You can’t even rely on warning messages from your compiler. What would that message look like? “Hi, this is your compiler speaking and I noticed that this code might sometimes not behave correctly. So I decided to make it better by changing it for you.”
Here’s one specific case of undefined behavior.
This is actually the case that I found out about and was surprised by. It turns out that C++ says it’s undefined to take the address of a class member method in the std namespace.
Why would you ever want to do that?
Well, maybe you learn about something called bind that lets you store away some arguments to pass to a method and then call the bind object later with the remaining arguments. The bind object will take the arguments it already has plus the arguments you provide when you call the bind object and call the method with all the parameters it expects. In order to use bind, you need to give it the address of the method to call. This means if you try to bind the method push_back in a vector, you’ve just entered undefined behavior.
The compiler is then free to do whatever it wants including deleting all that code and pretending it was never written.
How will your program react to gaping holes in the code? That’s for you to worry about. The compiler did its job.
While researching this episode, I watched some really good videos from cppcon. Just search for cppcon undefined behavior. That’s c p p c o n.
One talk describes code that tries to use an initialized variable as a source for random numbers.
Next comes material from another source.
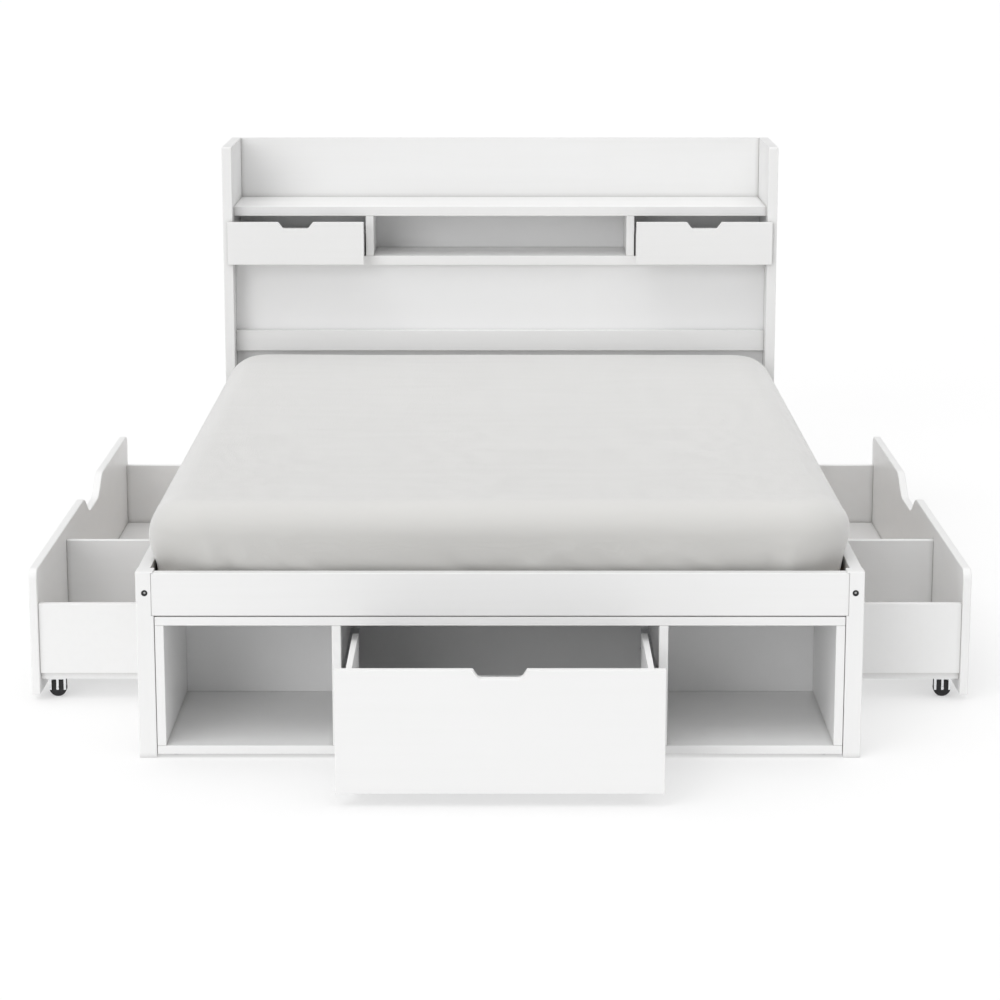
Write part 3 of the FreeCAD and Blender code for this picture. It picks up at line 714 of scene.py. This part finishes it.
def soften(sheet, loaf):
    """The slight unevenness of a sheet over foam: long low waves and faint creases across the top."""
    for vertex in sheet.data.vertices:
        if vertex.co.z <= loaf.high.z - TOP_SKIN:
            continue
        long_wave = noise.noise(vertex.co * WAVE_SCALE) * WAVE_HEIGHT
        place = Vector((vertex.co.x * CREASE_SCALE[0], vertex.co.y * CREASE_SCALE[1], 3.0))
        vertex.co.z += long_wave + noise.noise(place) * CREASE_HEIGHT


def subdivide(piece):
    modifier = piece.modifiers.new("subdivision", "SUBSURF")
    modifier.levels = 1
    modifier.render_levels = 1
    evaluated = piece.evaluated_get(bpy.context.evaluated_depsgraph_get())
    finer = bpy.data.meshes.new_from_object(evaluated)
    piece.modifiers.clear()
    piece.data = finer
    finer.shade_smooth()


def elastic(ring_points):
    """The elastic that gathers the sheet's hem, a thin puckered tube under the mattress."""
    sides = ELASTIC_SIDES
    points = []
    faces = []
    count = len(ring_points)
    for step, middle in enumerate(ring_points):
        ahead = (ring_points[(step + 1) % count] - ring_points[step - 1]).normalized()
        inward = Vector((0.0, 0.0, 1.0)).cross(ahead)
        radius = ELASTIC_RADIUS + ELASTIC_PUCKER * math.sin(step * 2.1)
        for side in range(sides):
            turn = math.tau * side / sides
            flat = inward * (radius * ELASTIC_WIDTH * math.cos(turn))
            rise = Vector((0.0, 0.0, radius * ELASTIC_DEPTH * math.sin(turn)))
            points.append(tuple(middle + flat + rise))
    for step in range(count):
        for side in range(sides):
            after = (step + 1) % count
            beside = (side + 1) % sides
            near = (step * sides + side, step * sides + beside)
            far = (after * sides + side, after * sides + beside)
            faces.append((near[0], far[0], far[1], near[1]))
    mesh = bpy.data.meshes.new("sheet_elastic")
    mesh.from_pydata(points, [], faces)
    mesh.shade_smooth()
    return mesh


core_loaf = Loaf(0.0)
core = new_piece("mattress_core", core_loaf.build("mattress_core", QUARTER, True), ticking)
sheet_loaf = Loaf(SLACK)
sheet_mesh = sheet_loaf.build("fitted_sheet", SHEET_TUCK, False, Pleats(sheet_loaf, 5))
fitted_sheet = new_piece("fitted_sheet", sheet_mesh, sheet_cloth)
cloth_groups(fitted_sheet, sheet_loaf)
settle(fitted_sheet, core)
soften(fitted_sheet, sheet_loaf)
hem_points = [vertex.co.copy() for vertex in fitted_sheet.data.vertices][-len(sheet_loaf.rim()):]
subdivide(fitted_sheet)
sheet_elastic = new_piece("sheet_elastic", elastic(hem_points), sheet_cloth)

for piece in (core, fitted_sheet, sheet_elastic):
    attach(piece, "bed")
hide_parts("mattress")
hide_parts("mattress")


# ---------------------------------------------------------------- stage, light and camera
def floor():
    mesh = bpy.data.meshes.new("floor")
    reach = FLOOR_REACH
    corners = [(-reach, -reach, 0), (reach, -reach, 0), (reach, reach, 0), (-reach, reach, 0)]
    mesh.from_pydata(corners, [], [(0, 1, 2, 3)])
    graph = Graph("floor")
    tone = graph.noise(graph.place(), 0.7, 2.0)
    graph.colour(graph.mix(graph.between(tone, 0.0, 1.0, 0.3, 0.7), FLOOR_LIGHT, FLOOR_DARK))
    graph.fix(Roughness=0.95, Specular_IOR_Level=0.05)
    graph.fix(Emission_Color=WHITE, Emission_Strength=FLOOR_GLOW)
    new_piece("floor", mesh, graph.material)


def sun(name, left, up, strength, softness):
    """A distant light, so many degrees left of the camera's line and so many above the floor."""
    data = bpy.data.lights.new(name, "SUN")
    data.energy = strength
    data.angle = math.radians(softness)
    light = bpy.data.objects.new(name, data)
    turn = math.radians(left)
    rise = math.radians(up)
    place = Vector((-math.sin(turn) * math.cos(rise), -math.cos(turn) * math.cos(rise), math.sin(rise)))
    light.rotation_euler = (-place).to_track_quat("-Z", "Y").to_euler()
    scene.collection.objects.link(light)


def surroundings():
    """A white studio, brightest overhead and a little darker to the right."""
    world = bpy.data.worlds.new("studio")
    world.use_nodes = True
    tree = world.node_tree
    background = tree.nodes["Background"]
    coordinates = tree.nodes.new("ShaderNodeTexCoord")
    parts = tree.nodes.new("ShaderNodeSeparateXYZ")
    tree.links.new(coordinates.outputs["Generated"], parts.inputs["Vector"])
    graded = []
    upward = ("Z", SKY_HORIZON, SKY_OVERHEAD, 0.0)
    sideways = ("X", SKY_LEFT, SKY_RIGHT, -1.0)
    for axis, low, high, from_low in (upward, sideways):
        grade = tree.nodes.new("ShaderNodeMapRange")
        grade.inputs["From Min"].default_value = from_low
        grade.inputs["From Max"].default_value = 1.0
        grade.inputs["To Min"].default_value = low
        grade.inputs["To Max"].default_value = high
        tree.links.new(parts.outputs[axis], grade.inputs["Value"])
        graded.append(grade.outputs["Result"])
    product = tree.nodes.new("ShaderNodeMath")
    product.operation = "MULTIPLY"
    tree.links.new(graded[0], product.inputs[0])
    tree.links.new(graded[1], product.inputs[1])
    tree.links.new(product.outputs["Value"], background.inputs["Strength"])
    background.inputs["Color"].default_value = WHITE
    scene.world = world


def camera():
    """Level with a standing person, looking down the middle of the bed through a long lens."""
    data = bpy.data.cameras.new("camera")
    data.sensor_width = SENSOR
    data.lens = LENS
    data.clip_end = 200.0
    piece = bpy.data.objects.new("camera", data)
    piece.location = (0.0, foot_plane - CAMERA_BACK, CAMERA_HEIGHT)
    piece.rotation_euler = (math.radians(90.0 - CAMERA_DOWN), 0.0, 0.0)
    scene.collection.objects.link(piece)
    scene.camera = piece


floor()
surroundings()
sun("key", left=48.0, up=58.0, strength=0.34, softness=26.0)
sun("front", left=26.0, up=14.0, strength=0.66, softness=30.0)
camera()
scene.view_settings.view_transform = "Standard"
We know that we can’t rely on memory containing any specific value unless we own that memory and have already written something there. To read a value from memory when nothing was ever written will return whatever value happens to already exist.
Well, the compiler can detect this case.
And it might decide to remove all your code that deals with the uninitialized memory and replace it with something that’s constant.
Since you can’t rely on any specific value, why not just give your code the same value without reading the memory? The compiler can generate smaller and faster code whenever your code tries to do something that it’s not supposed to.